[Stored data]
+ + + + + + +
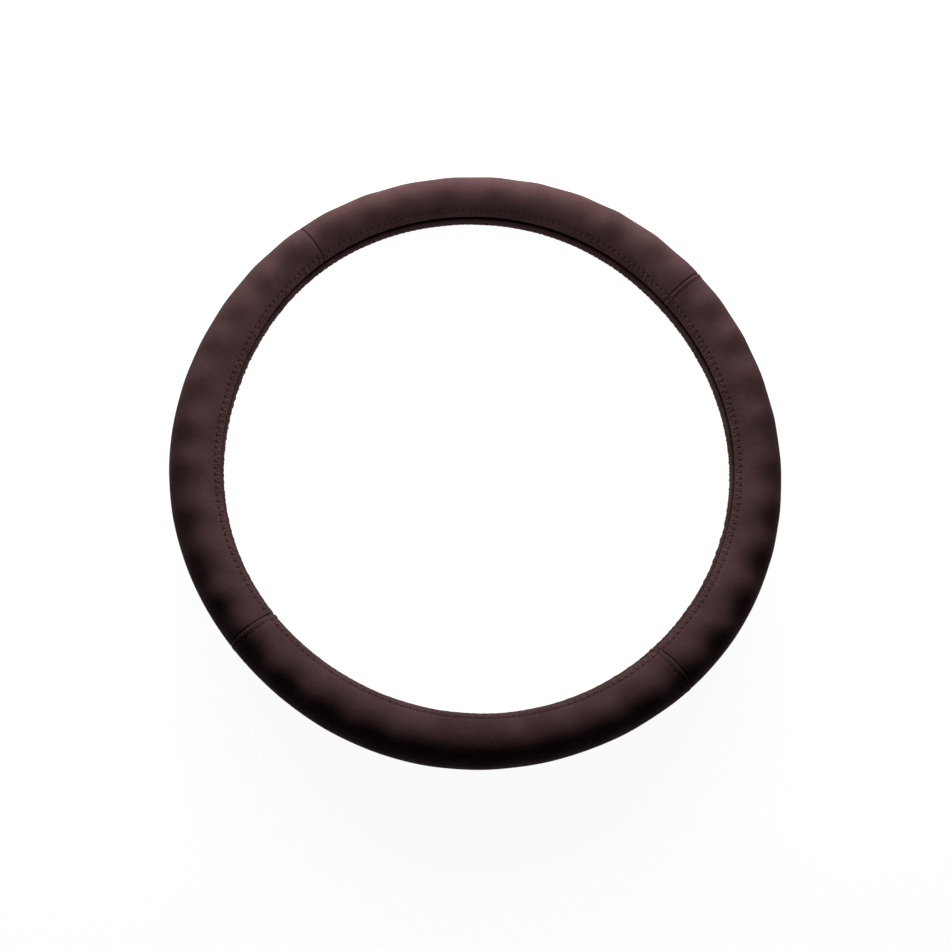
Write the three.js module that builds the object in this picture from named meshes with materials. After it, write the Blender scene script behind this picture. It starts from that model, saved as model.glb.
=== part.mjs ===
import * as THREE from 'three';

// Slip-on steering wheel cover: a soft ring of four padded leather panels sewn end to end,
// over one moulded rubber grip ring. Both are open along a slit that faces the hub, where the
// wheel's rim goes in. The ring lies on its back face, its axis on Z and its front facing up.
// Lengths are in millimetres and angles in degrees. A section angle of 0 is the outermost
// point of the tubular section, 90 its front, 180 the side facing the hub and -90 its back.

// Tubular section
const RING_RADIUS = 178;
const SECTION_HALF_WIDTH = 15.7;
const SECTION_HALF_HEIGHT = 17.85;
const REST_FLAT_DEPTH = 0.4;

// Slit towards the hub, measured from the section's middle plane
const SLIT_TOP = 2.8;
const SLIT_BOTTOM = -2.2;

// Leather with its foam backing, and the turned-in hem along both lips
const LEATHER_THICKNESS = 2.4;
const HEM_THICKNESS = 3.2;
const HEM_WIDTH = 7;
const FURROW_DEPTH = 0.5;
const FURROW_HALF_WIDTH = 1.1;

// Finger waves round the front, and how far their first hollow lies from a panel's start
const WAVES_PER_PANEL = 10;
const WAVE_HEIGHT = 1.3;
const WAVE_OFFSET = -6;
const BACK_WAVE_SHARE = 0.45;

// Cross seams between the panels
const PANELS = [
  { name: 'leather_panel_right', weltAtStart: false, weltAtEnd: true },
  { name: 'leather_panel_top', weltAtStart: false, weltAtEnd: false },
  { name: 'leather_panel_left', weltAtStart: false, weltAtEnd: false },
  { name: 'leather_panel_bottom', weltAtStart: true, weltAtEnd: true },
];
const PANEL_SPAN = 360 / PANELS.length;
const SEAM_GAP = 0.3;
const SEAM_DIP_DEPTH = 0.6;
const SEAM_DIP_WIDTH = 1.1;
const WELT_WIDTH = 2.7;
const WELT_SHOULDER = 0.9;
const WELT_HEIGHT = 0.25;

// Moulded rubber grip ring inside
const LAYER_GAP = 0.3;
const RUBBER_THICKNESS = 1.5;
const RUBBER_SETBACK = 1.6;
const GRIP_RIDGE_HEIGHT = 0.6;
const GRIP_RIDGES = 5;
const RUBBER_STEPS = 68;

const MID_PLANE = SECTION_HALF_HEIGHT - REST_FLAT_DEPTH;
const LIP_RADIUS = HEM_THICKNESS / 2;
const LIP_REACH = SECTION_HALF_HEIGHT - LIP_RADIUS;
const { degToRad, radToDeg, smoothstep } = THREE.MathUtils;

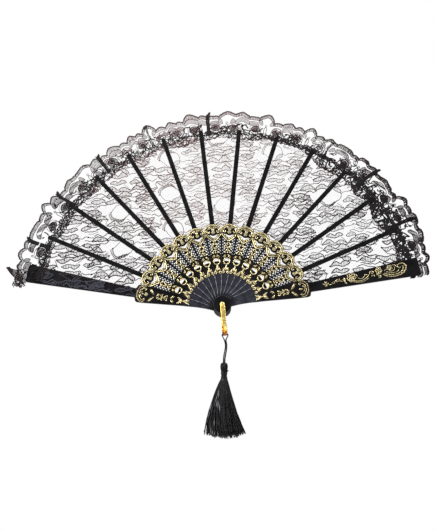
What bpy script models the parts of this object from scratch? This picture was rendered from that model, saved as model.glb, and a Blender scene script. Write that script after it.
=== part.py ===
"""Folding hand fan with a lace leaf, open, standing upright on its rivet.

The blades lie in the XZ plane and turn about the rivet, which runs along Y
through the origin. The front of the fan faces -Y. Outlines are drawn for a
blade that points straight up and are then turned to the blade's angle.
"""

import math

import bpy
from mathutils import Vector

MM = 0.001

# Blades. Angles are measured from +X, anticlockwise as seen from the front.
STICKS = 12
STICK_PITCH = 12.07
FIRST_STICK_ANGLE = 24.25
FRONT_GUARD_ANGLE = 11.45
REAR_GUARD_ANGLE = 169.32

STICK_THICK = 0.8 * MM
RIB_THICK = 0.5 * MM
GUARD_THICK = 2.0 * MM
BLADE_GAP = 0.3 * MM
RECESS = STICK_THICK - RIB_THICK
LAYER = STICK_THICK + BLADE_GAP
STACK = 2 * GUARD_THICK + STICKS * STICK_THICK + (STICKS + 1) * BLADE_GAP

HEAD_RADIUS = 9.2 * MM
PIVOT_HOLE = 1.7 * MM
COUNTRY_TOP = 91.0 * MM
RIB_HALF = 2.5 * MM
RIB_TIP_HALF = 2.35 * MM
STICK_LENGTH = 200.4 * MM
GUARD_LENGTH = 208.0 * MM
GUARD_FOOT_HALF = 4.95 * MM
GUARD_END_HALF = 9.8 * MM

# Leaf and trim, which are cloth.
CLOTH_THICK = 0.12 * MM
CLOTH_BEHIND_RIB = 0.2 * MM
LEAF_OUTER = 189.7 * MM
TRIM_INNER = 190.0 * MM
TRIM_OUTER = 217.0 * MM
SCALLOP = 2.6 * MM
SCALLOP_PITCH = 4.6
GUARD_TRIM_REACH = 3.4

# Rivet and bail.
PIN_RADIUS = 1.4 * MM
BAIL_WIDTH = 4.4 * MM
BAIL_THICK = 1.4 * MM
BAIL_DROP = 30.6 * MM
BAIL_GAP = 0.3 * MM
BAIL_HOLE = 1.7 * MM
BAIL_INNER_HALF = STACK / 2 + BAIL_GAP
BAIL_OUTER_HALF = BAIL_INNER_HALF + BAIL_THICK
CAP_RADIUS = 2.1 * MM
CAP_THICK = 1.2 * MM

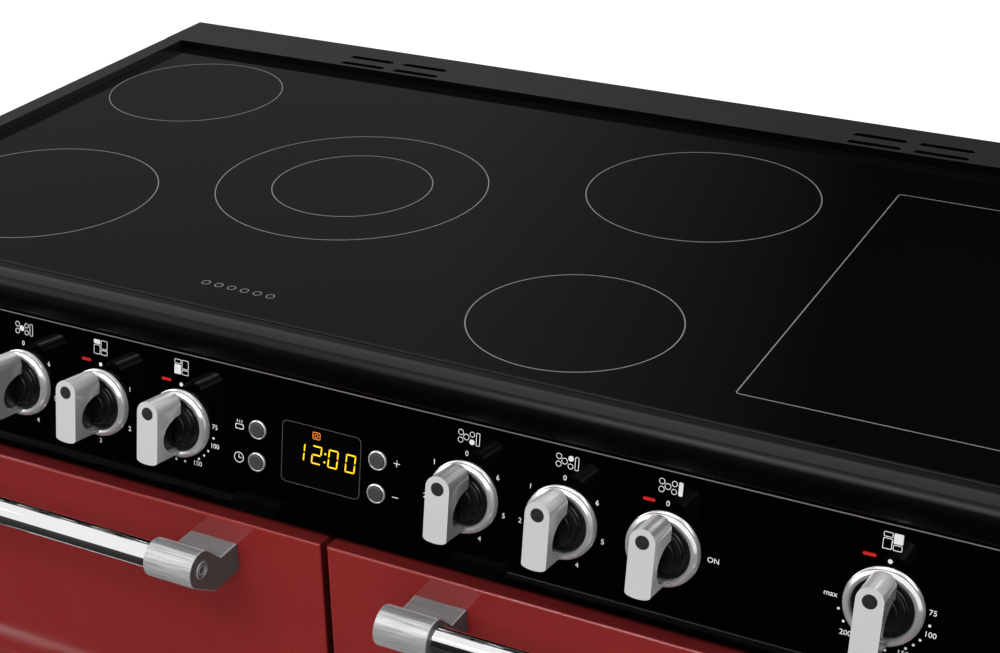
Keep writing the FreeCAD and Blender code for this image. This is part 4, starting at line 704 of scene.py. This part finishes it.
+ + + + + + +
=== Exercise instructions ===
Using the listing, collect all lines in which the string "scene" is found.

=== Exercise result ===
Write the three.js module that builds the object in this picture from named meshes with materials. After it, write the Blender scene script behind this picture. It starts from that model, saved as model.glb.
What bpy script models the parts of this object from scratch? This picture was rendered from that model, saved as model.glb, and a Blender scene script. Write that script after it.
Keep writing the FreeCAD and Blender code for this image. This is part 4, starting at line 704 of scene.py. This part finishes it.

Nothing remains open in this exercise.